Information shown
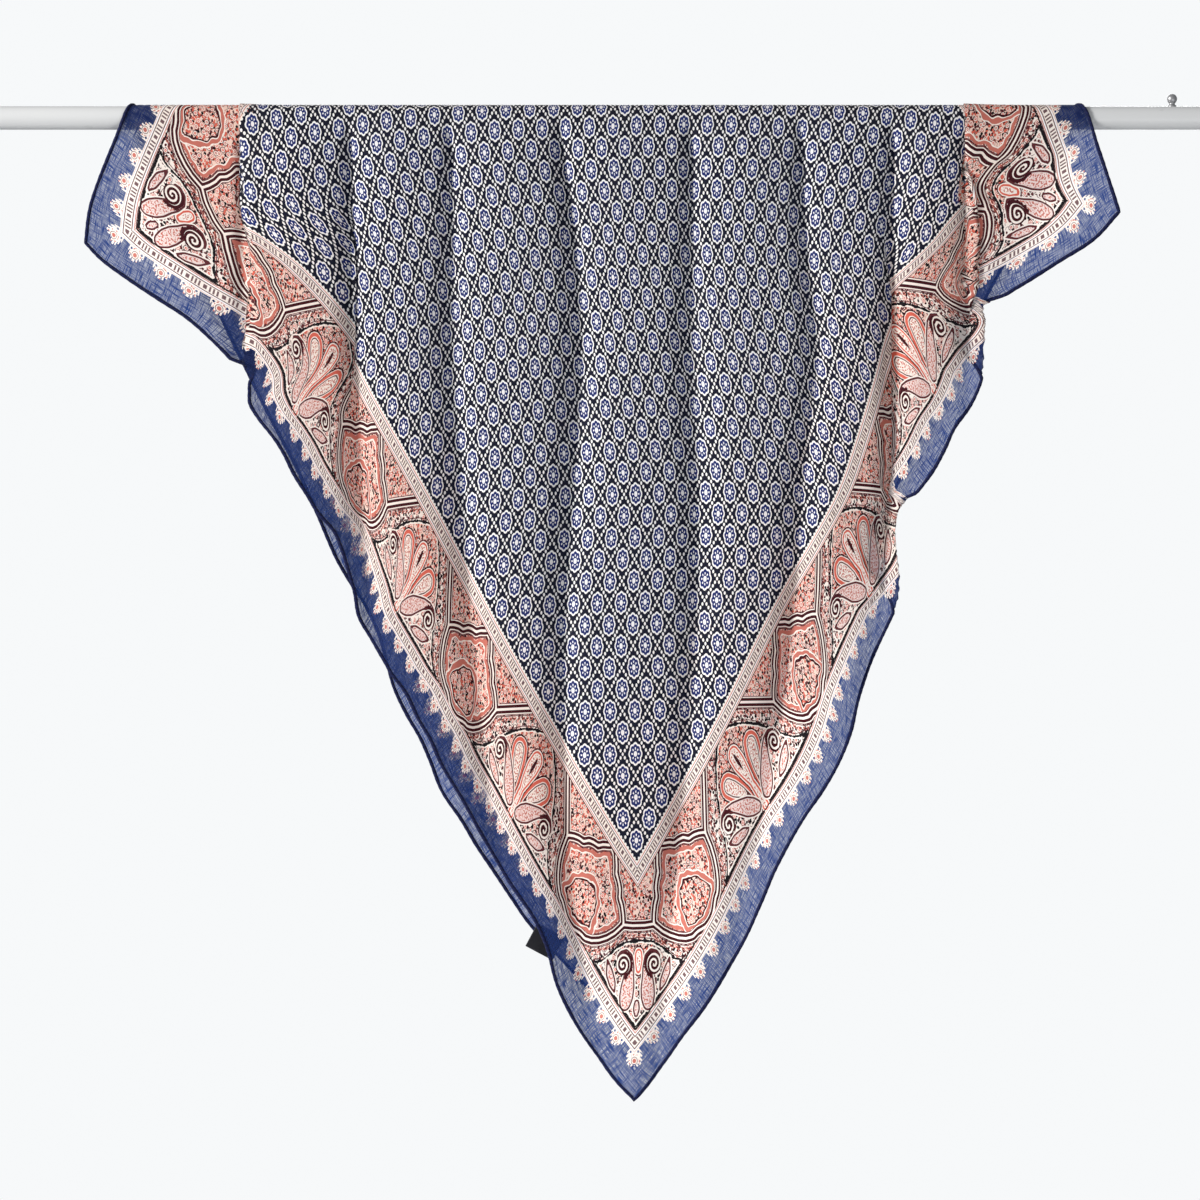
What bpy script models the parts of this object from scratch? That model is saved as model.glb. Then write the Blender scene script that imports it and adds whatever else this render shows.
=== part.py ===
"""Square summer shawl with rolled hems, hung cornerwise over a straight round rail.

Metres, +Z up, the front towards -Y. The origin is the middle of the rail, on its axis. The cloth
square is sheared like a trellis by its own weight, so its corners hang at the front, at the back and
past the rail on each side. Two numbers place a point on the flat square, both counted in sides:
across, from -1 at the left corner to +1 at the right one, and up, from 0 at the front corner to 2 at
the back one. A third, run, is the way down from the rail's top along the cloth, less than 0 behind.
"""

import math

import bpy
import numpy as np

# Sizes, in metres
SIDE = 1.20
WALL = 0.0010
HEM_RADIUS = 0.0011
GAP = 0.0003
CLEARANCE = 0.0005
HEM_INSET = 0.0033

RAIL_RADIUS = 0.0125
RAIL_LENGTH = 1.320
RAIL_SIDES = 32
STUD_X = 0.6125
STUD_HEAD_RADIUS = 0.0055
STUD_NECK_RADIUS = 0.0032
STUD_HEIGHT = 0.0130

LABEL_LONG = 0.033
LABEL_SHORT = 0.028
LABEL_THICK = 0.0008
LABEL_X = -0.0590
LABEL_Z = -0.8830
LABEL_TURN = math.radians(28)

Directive
Quote the listing in full, please, keeping every line exact.

Completed task
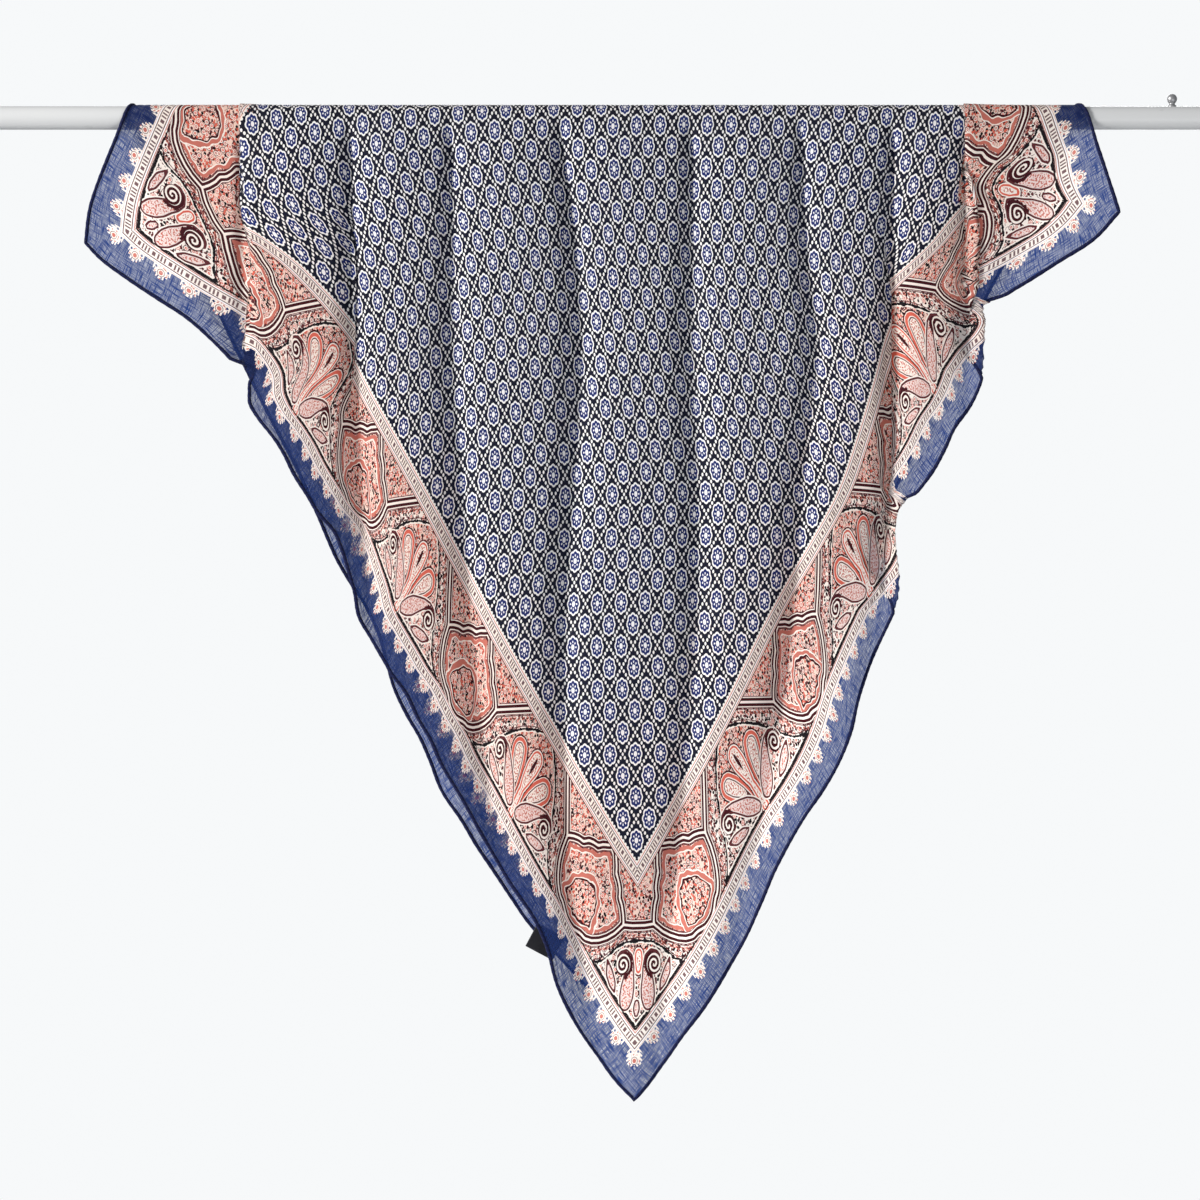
What bpy script models the parts of this object from scratch? That model is saved as model.glb. Then write the Blender scene script that imports it and adds whatever else this render shows.
=== part.py ===
"""Square summer shawl with rolled hems, hung cornerwise over a straight round rail.

Metres, +Z up, the front towards -Y. The origin is the middle of the rail, on its axis. The cloth
square is sheared like a trellis by its own weight, so its corners hang at the front, at the back and
past the rail on each side. Two numbers place a point on the flat square, both counted in sides:
across, from -1 at the left corner to +1 at the right one, and up, from 0 at the front corner to 2 at
the back one. A third, run, is the way down from the rail's top along the cloth, less than 0 behind.
"""

import math

import bpy
import numpy as np

# Sizes, in metres
SIDE = 1.20
WALL = 0.0010
HEM_RADIUS = 0.0011
GAP = 0.0003
CLEARANCE = 0.0005
HEM_INSET = 0.0033

RAIL_RADIUS = 0.0125
RAIL_LENGTH = 1.320
RAIL_SIDES = 32
STUD_X = 0.6125
STUD_HEAD_RADIUS = 0.0055
STUD_NECK_RADIUS = 0.0032
STUD_HEIGHT = 0.0130

LABEL_LONG = 0.033
LABEL_SHORT = 0.028
LABEL_THICK = 0.0008
LABEL_X = -0.0590
LABEL_Z = -0.8830
LABEL_TURN = math.radians(28)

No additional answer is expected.